Could you give the data below again, exactly and completely?

····················

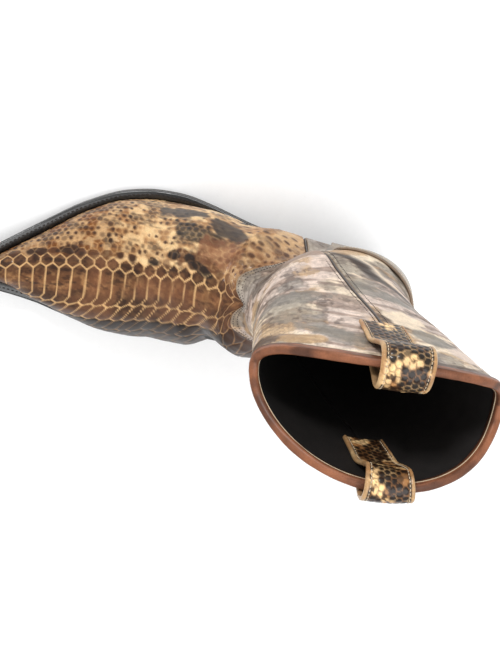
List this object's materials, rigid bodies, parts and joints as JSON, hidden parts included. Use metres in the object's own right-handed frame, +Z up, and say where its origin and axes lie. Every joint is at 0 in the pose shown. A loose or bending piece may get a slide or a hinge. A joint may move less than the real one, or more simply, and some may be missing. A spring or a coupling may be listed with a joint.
{
  "type": "western boot",
  "caption": "Right-foot Western boot with a pointed toe, snakeskin-pattern leather, scalloped top, looped pull straps and a stacked heel.",
  "frame": {"origin": "middle of the heel's bottom face, on the floor", "axes": "+Z up along the shaft, -Y towards the toe, +X towards the inner side of the foot"},
  "size_m": [0.1052, 0.3247, 0.2887],
  "materials": {
    "python_leather": "glossy",
    "shaft_leather": "satin",
    "sole_leather": "glossy",
    "rubber": "matte",
    "lining_leather": "matte",
    "binding_leather": "satin",
    "piping_leather": "satin",
    "board": "matte",
    "cork": "matte",
    "steel": "satin"
  },
  "bodies": {
    "boot": {"vamp": "python_leather", "counter": "python_leather", "shaft_front": "shaft_leather", "shaft_back": "shaft_leather", "outsole": "sole_leather", "welt": "sole_leather", "heel_rand": "sole_leather", "heel_lift_1": "sole_leather", "heel_lift_2": "sole_leather", "heel_lift_3": "sole_leather", "heel_wedge": "sole_leather", "top_lift": "rubber", "vamp_lining": "lining_leather", "shaft_lining_front": "lining_leather", "shaft_lining_back": "lining_leather", "sock_lining": "lining_leather", "top_binding": "binding_leather", "side_piping_left": "piping_leather", "side_piping_right": "piping_leather", "toe_stiffener": "board", "heel_stiffener": "board", "insole": "board", "cork_filler": "cork", "shank": "steel", "heel_nail_1": "steel", "heel_nail_2": "steel", "heel_nail_3": "steel", "heel_nail_4": "steel", "heel_nail_5": "steel"},
    "pull_strap_left": {"pull_strap_left": "python_leather"},
    "pull_strap_right": {"pull_strap_right": "python_leather"}
  },
  "joints": [
    {"name": "left_strap_bend", "type": "hinge", "parent": "boot", "child": "pull_strap_left", "pos_m": [0.0445, 0, 0.277], "axis": [0, 1, 0], "range_deg": [-25, 25], "stiffness_Nm_per_rad": 0.05, "deforming": ["pull_strap_left"]},
    {"name": "right_strap_bend", "type": "hinge", "parent": "boot", "child": "pull_strap_right", "pos_m": [-0.018, 0, 0.277], "axis": [0, 1, 0], "range_deg": [-25, 25], "stiffness_Nm_per_rad": 0.05, "deforming": ["pull_strap_right"]}
  ]
}
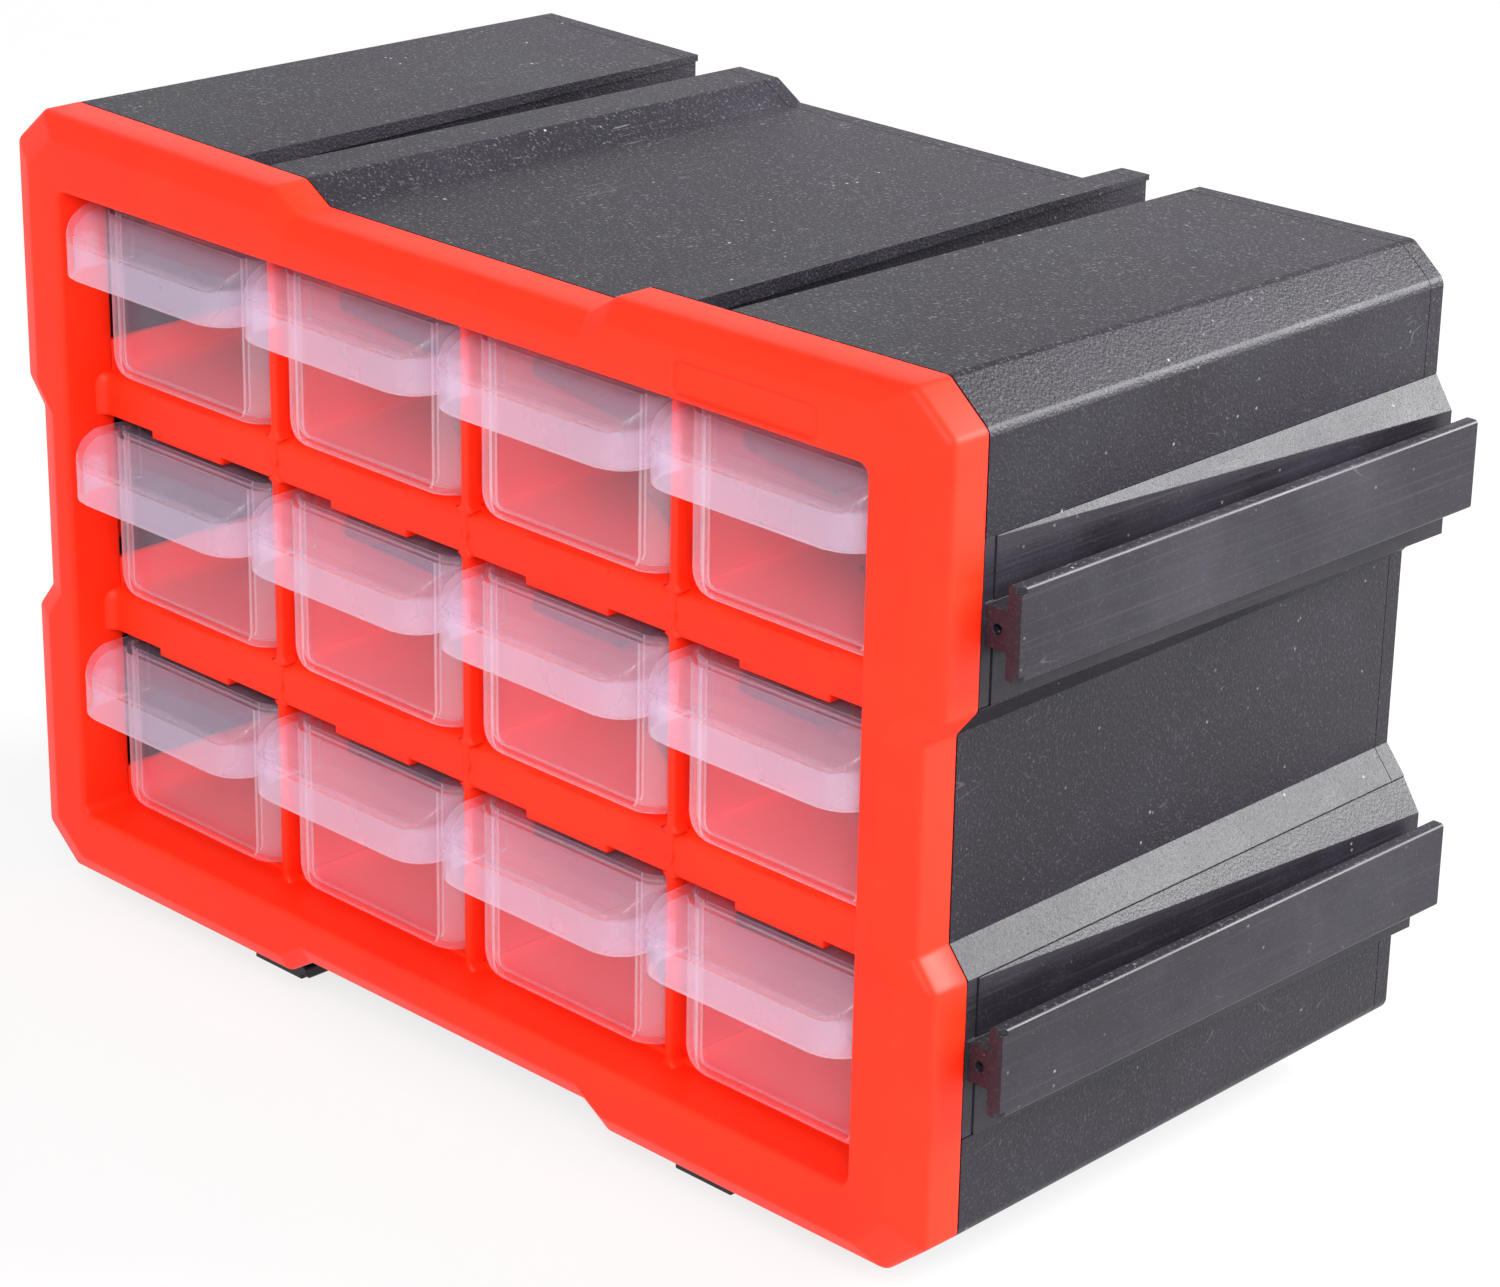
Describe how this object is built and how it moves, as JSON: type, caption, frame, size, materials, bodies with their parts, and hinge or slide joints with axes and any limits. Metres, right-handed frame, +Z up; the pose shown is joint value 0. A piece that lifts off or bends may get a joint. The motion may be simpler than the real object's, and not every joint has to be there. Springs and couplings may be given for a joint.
{
  "type": "parts bin cabinet",
  "caption": "Small parts cabinet: tapered black housing with a red front grid, rows of clear pull-out drawers, and T rails and slots for joining cabinets side by side or in a stack.",
  "frame": {"origin": "middle of the whole cabinet's footprint, level with the undersides of the foot rails", "axes": "+X to the right seen from the front, +Y from the front to the back, +Z up"},
  "size_m": [0.262, 0.1416, 0.1734],
  "materials": {
    "housing_black": "fine textured",
    "rail_black": "satin",
    "grid_red": "satin",
    "drawer_clear": "translucent"
  },
  "bodies": {
    "cabinet": {"housing": "housing_black", "front_frame": "grid_red", "divider_1": "grid_red", "divider_2": "grid_red", "divider_3": "grid_red", "shelf_1": "grid_red", "shelf_2": "grid_red", "shelf_3": "grid_red", "side_rail_upper": "rail_black", "side_rail_lower": "rail_black", "foot_rail_left": "rail_black", "foot_rail_right": "rail_black"},
    "drawer_r1c1_body": {"drawer_r1c1": "drawer_clear"},
    "drawer_r1c2_body": {"drawer_r1c2": "drawer_clear"},
    "drawer_r1c3_body": {"drawer_r1c3": "drawer_clear"},
    "drawer_r1c4_body": {"drawer_r1c4": "drawer_clear"},
    "drawer_r2c1_body": {"drawer_r2c1": "drawer_clear"},
    "drawer_r2c2_body": {"drawer_r2c2": "drawer_clear"},
    "drawer_r2c3_body": {"drawer_r2c3": "drawer_clear"},
    "drawer_r2c4_body": {"drawer_r2c4": "drawer_clear"},
    "drawer_r3c1_body": {"drawer_r3c1": "drawer_clear"},
    "drawer_r3c2_body": {"drawer_r3c2": "drawer_clear"},
    "drawer_r3c3_body": {"drawer_r3c3": "drawer_clear"},
    "drawer_r3c4_body": {"drawer_r3c4": "drawer_clear"}
  },
  "joints": [
    {"name": "drawer_r1c1_slide", "type": "slide", "parent": "cabinet", "child": "drawer_r1c1_body", "axis": [0, -1, 0], "range_m": [0, 0.1212]},
    {"name": "drawer_r1c2_slide", "type": "slide", "parent": "cabinet", "child": "drawer_r1c2_body", "axis": [0, -1, 0], "range_m": [0, 0.1212]},
    {"name": "drawer_r1c3_slide", "type": "slide", "parent": "cabinet", "child": "drawer_r1c3_body", "axis": [0, -1, 0], "range_m": [0, 0.1212]},
    {"name": "drawer_r1c4_slide", "type": "slide", "parent": "cabinet", "child": "drawer_r1c4_body", "axis": [0, -1, 0], "range_m": [0, 0.1212]},
    {"name": "drawer_r2c1_slide", "type": "slide", "parent": "cabinet", "child": "drawer_r2c1_body", "axis": [0, -1, 0], "range_m": [0, 0.1212]},
    {"name": "drawer_r2c2_slide", "type": "slide", "parent": "cabinet", "child": "drawer_r2c2_body", "axis": [0, -1, 0], "range_m": [0, 0.1212]},
    {"name": "drawer_r2c3_slide", "type": "slide", "parent": "cabinet", "child": "drawer_r2c3_body", "axis": [0, -1, 0], "range_m": [0, 0.1212]},
    {"name": "drawer_r2c4_slide", "type": "slide", "parent": "cabinet", "child": "drawer_r2c4_body", "axis": [0, -1, 0], "range_m": [0, 0.1212]},
    {"name": "drawer_r3c1_slide", "type": "slide", "parent": "cabinet", "child": "drawer_r3c1_body", "axis": [0, -1, 0], "range_m": [0, 0.1212]},
    {"name": "drawer_r3c2_slide", "type": "slide", "parent": "cabinet", "child": "drawer_r3c2_body", "axis": [0, -1, 0], "range_m": [0, 0.1212]},
    {"name": "drawer_r3c3_slide", "type": "slide", "parent": "cabinet", "child": "drawer_r3c3_body", "axis": [0, -1, 0], "range_m": [0, 0.1212]},
    {"name": "drawer_r3c4_slide", "type": "slide", "parent": "cabinet", "child": "drawer_r3c4_body", "axis": [0, -1, 0], "range_m": [0, 0.1212]}
  ]
}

····················

**Finished exercise**:
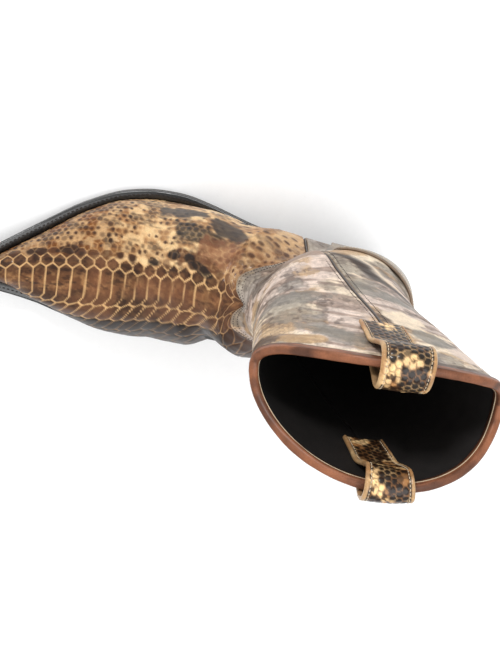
List this object's materials, rigid bodies, parts and joints as JSON, hidden parts included. Use metres in the object's own right-handed frame, +Z up, and say where its origin and axes lie. Every joint is at 0 in the pose shown. A loose or bending piece may get a slide or a hinge. A joint may move less than the real one, or more simply, and some may be missing. A spring or a coupling may be listed with a joint.
{
  "type": "western boot",
  "caption": "Right-foot Western boot with a pointed toe, snakeskin-pattern leather, scalloped top, looped pull straps and a stacked heel.",
  "frame": {"origin": "middle of the heel's bottom face, on the floor", "axes": "+Z up along the shaft, -Y towards the toe, +X towards the inner side of the foot"},
  "size_m": [0.1052, 0.3247, 0.2887],
  "materials": {
    "python_leather": "glossy",
    "shaft_leather": "satin",
    "sole_leather": "glossy",
    "rubber": "matte",
    "lining_leather": "matte",
    "binding_leather": "satin",
    "piping_leather": "satin",
    "board": "matte",
    "cork": "matte",
    "steel": "satin"
  },
  "bodies": {
    "boot": {"vamp": "python_leather", "counter": "python_leather", "shaft_front": "shaft_leather", "shaft_back": "shaft_leather", "outsole": "sole_leather", "welt": "sole_leather", "heel_rand": "sole_leather", "heel_lift_1": "sole_leather", "heel_lift_2": "sole_leather", "heel_lift_3": "sole_leather", "heel_wedge": "sole_leather", "top_lift": "rubber", "vamp_lining": "lining_leather", "shaft_lining_front": "lining_leather", "shaft_lining_back": "lining_leather", "sock_lining": "lining_leather", "top_binding": "binding_leather", "side_piping_left": "piping_leather", "side_piping_right": "piping_leather", "toe_stiffener": "board", "heel_stiffener": "board", "insole": "board", "cork_filler": "cork", "shank": "steel", "heel_nail_1": "steel", "heel_nail_2": "steel", "heel_nail_3": "steel", "heel_nail_4": "steel", "heel_nail_5": "steel"},
    "pull_strap_left": {"pull_strap_left": "python_leather"},
    "pull_strap_right": {"pull_strap_right": "python_leather"}
  },
  "joints": [
    {"name": "left_strap_bend", "type": "hinge", "parent": "boot", "child": "pull_strap_left", "pos_m": [0.0445, 0, 0.277], "axis": [0, 1, 0], "range_deg": [-25, 25], "stiffness_Nm_per_rad": 0.05, "deforming": ["pull_strap_left"]},
    {"name": "right_strap_bend", "type": "hinge", "parent": "boot", "child": "pull_strap_right", "pos_m": [-0.018, 0, 0.277], "axis": [0, 1, 0], "range_deg": [-25, 25], "stiffness_Nm_per_rad": 0.05, "deforming": ["pull_strap_right"]}
  ]
}
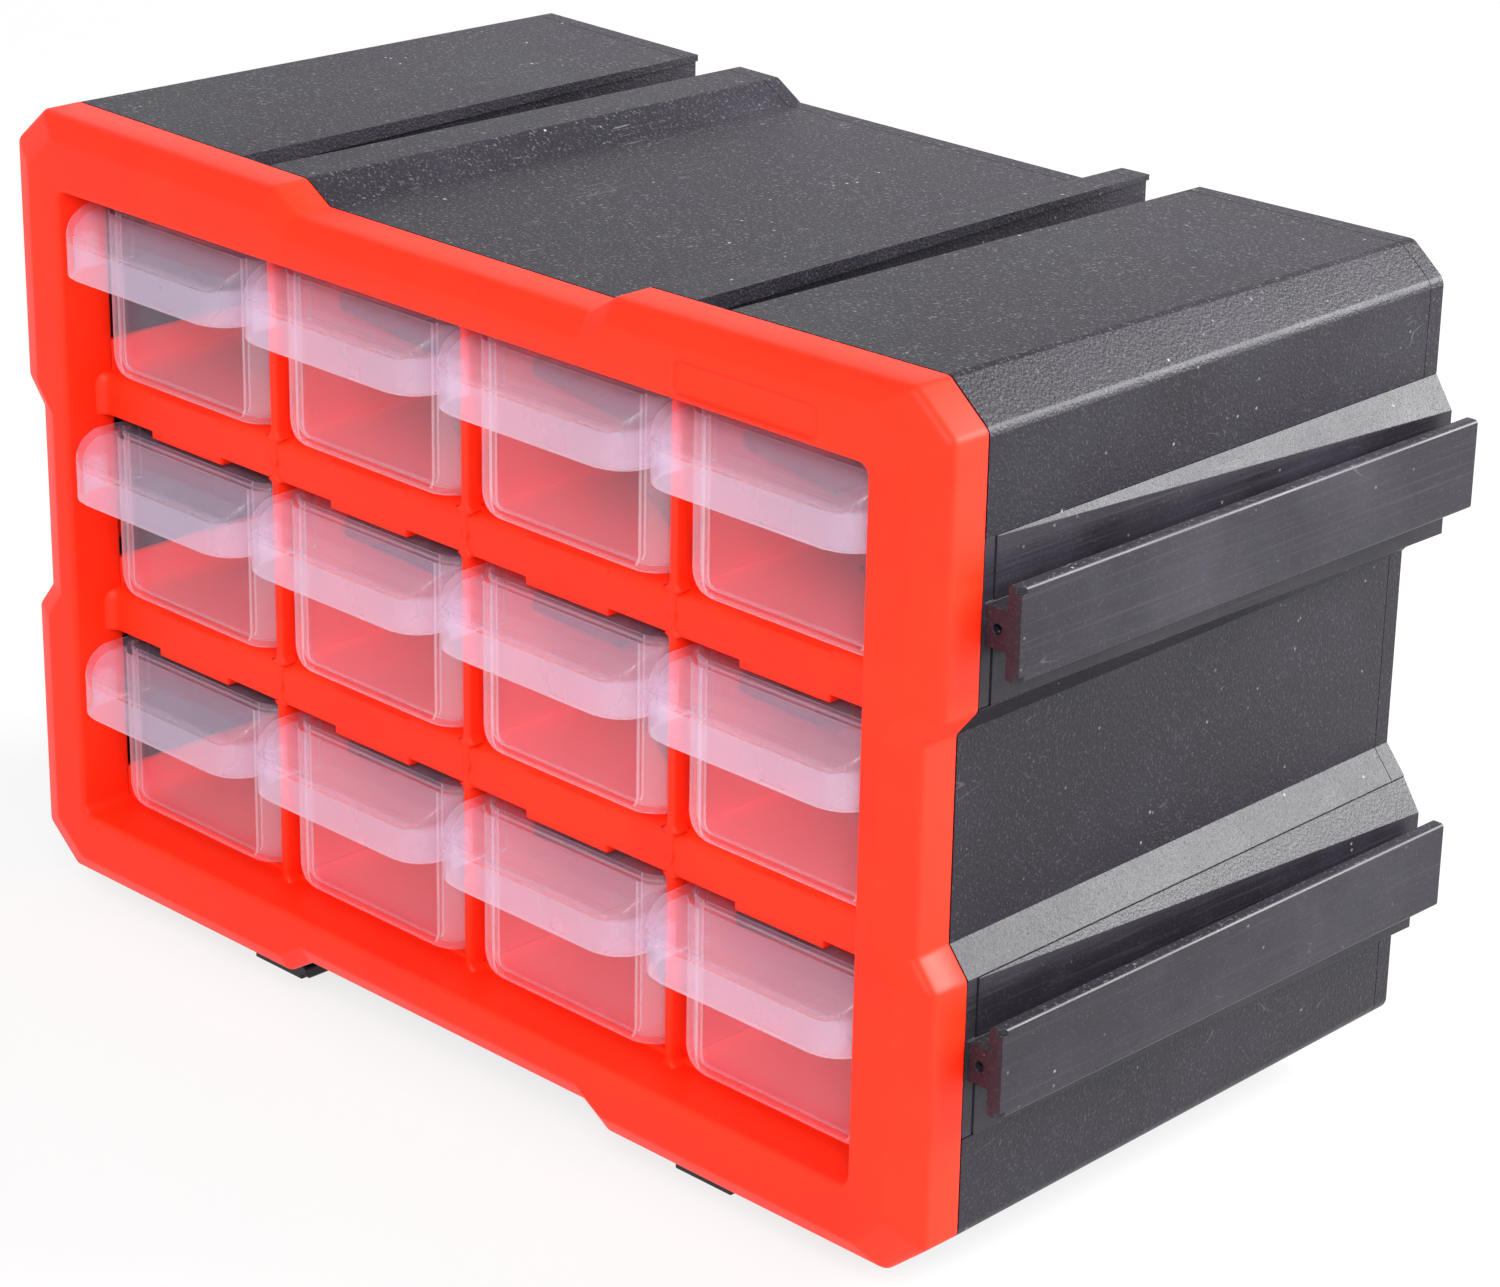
Describe how this object is built and how it moves, as JSON: type, caption, frame, size, materials, bodies with their parts, and hinge or slide joints with axes and any limits. Metres, right-handed frame, +Z up; the pose shown is joint value 0. A piece that lifts off or bends may get a joint. The motion may be simpler than the real object's, and not every joint has to be there. Springs and couplings may be given for a joint.
{
  "type": "parts bin cabinet",
  "caption": "Small parts cabinet: tapered black housing with a red front grid, rows of clear pull-out drawers, and T rails and slots for joining cabinets side by side or in a stack.",
  "frame": {"origin": "middle of the whole cabinet's footprint, level with the undersides of the foot rails", "axes": "+X to the right seen from the front, +Y from the front to the back, +Z up"},
  "size_m": [0.262, 0.1416, 0.1734],
  "materials": {
    "housing_black": "fine textured",
    "rail_black": "satin",
    "grid_red": "satin",
    "drawer_clear": "translucent"
  },
  "bodies": {
    "cabinet": {"housing": "housing_black", "front_frame": "grid_red", "divider_1": "grid_red", "divider_2": "grid_red", "divider_3": "grid_red", "shelf_1": "grid_red", "shelf_2": "grid_red", "shelf_3": "grid_red", "side_rail_upper": "rail_black", "side_rail_lower": "rail_black", "foot_rail_left": "rail_black", "foot_rail_right": "rail_black"},
    "drawer_r1c1_body": {"drawer_r1c1": "drawer_clear"},
    "drawer_r1c2_body": {"drawer_r1c2": "drawer_clear"},
    "drawer_r1c3_body": {"drawer_r1c3": "drawer_clear"},
    "drawer_r1c4_body": {"drawer_r1c4": "drawer_clear"},
    "drawer_r2c1_body": {"drawer_r2c1": "drawer_clear"},
    "drawer_r2c2_body": {"drawer_r2c2": "drawer_clear"},
    "drawer_r2c3_body": {"drawer_r2c3": "drawer_clear"},
    "drawer_r2c4_body": {"drawer_r2c4": "drawer_clear"},
    "drawer_r3c1_body": {"drawer_r3c1": "drawer_clear"},
    "drawer_r3c2_body": {"drawer_r3c2": "drawer_clear"},
    "drawer_r3c3_body": {"drawer_r3c3": "drawer_clear"},
    "drawer_r3c4_body": {"drawer_r3c4": "drawer_clear"}
  },
  "joints": [
    {"name": "drawer_r1c1_slide", "type": "slide", "parent": "cabinet", "child": "drawer_r1c1_body", "axis": [0, -1, 0], "range_m": [0, 0.1212]},
    {"name": "drawer_r1c2_slide", "type": "slide", "parent": "cabinet", "child": "drawer_r1c2_body", "axis": [0, -1, 0], "range_m": [0, 0.1212]},
    {"name": "drawer_r1c3_slide", "type": "slide", "parent": "cabinet", "child": "drawer_r1c3_body", "axis": [0, -1, 0], "range_m": [0, 0.1212]},
    {"name": "drawer_r1c4_slide", "type": "slide", "parent": "cabinet", "child": "drawer_r1c4_body", "axis": [0, -1, 0], "range_m": [0, 0.1212]},
    {"name": "drawer_r2c1_slide", "type": "slide", "parent": "cabinet", "child": "drawer_r2c1_body", "axis": [0, -1, 0], "range_m": [0, 0.1212]},
    {"name": "drawer_r2c2_slide", "type": "slide", "parent": "cabinet", "child": "drawer_r2c2_body", "axis": [0, -1, 0], "range_m": [0, 0.1212]},
    {"name": "drawer_r2c3_slide", "type": "slide", "parent": "cabinet", "child": "drawer_r2c3_body", "axis": [0, -1, 0], "range_m": [0, 0.1212]},
    {"name": "drawer_r2c4_slide", "type": "slide", "parent": "cabinet", "child": "drawer_r2c4_body", "axis": [0, -1, 0], "range_m": [0, 0.1212]},
    {"name": "drawer_r3c1_slide", "type": "slide", "parent": "cabinet", "child": "drawer_r3c1_body", "axis": [0, -1, 0], "range_m": [0, 0.1212]},
    {"name": "drawer_r3c2_slide", "type": "slide", "parent": "cabinet", "child": "drawer_r3c2_body", "axis": [0, -1, 0], "range_m": [0, 0.1212]},
    {"name": "drawer_r3c3_slide", "type": "slide", "parent": "cabinet", "child": "drawer_r3c3_body", "axis": [0, -1, 0], "range_m": [0, 0.1212]},
    {"name": "drawer_r3c4_slide", "type": "slide", "parent": "cabinet", "child": "drawer_r3c4_body", "axis": [0, -1, 0], "range_m": [0, 0.1212]}
  ]
}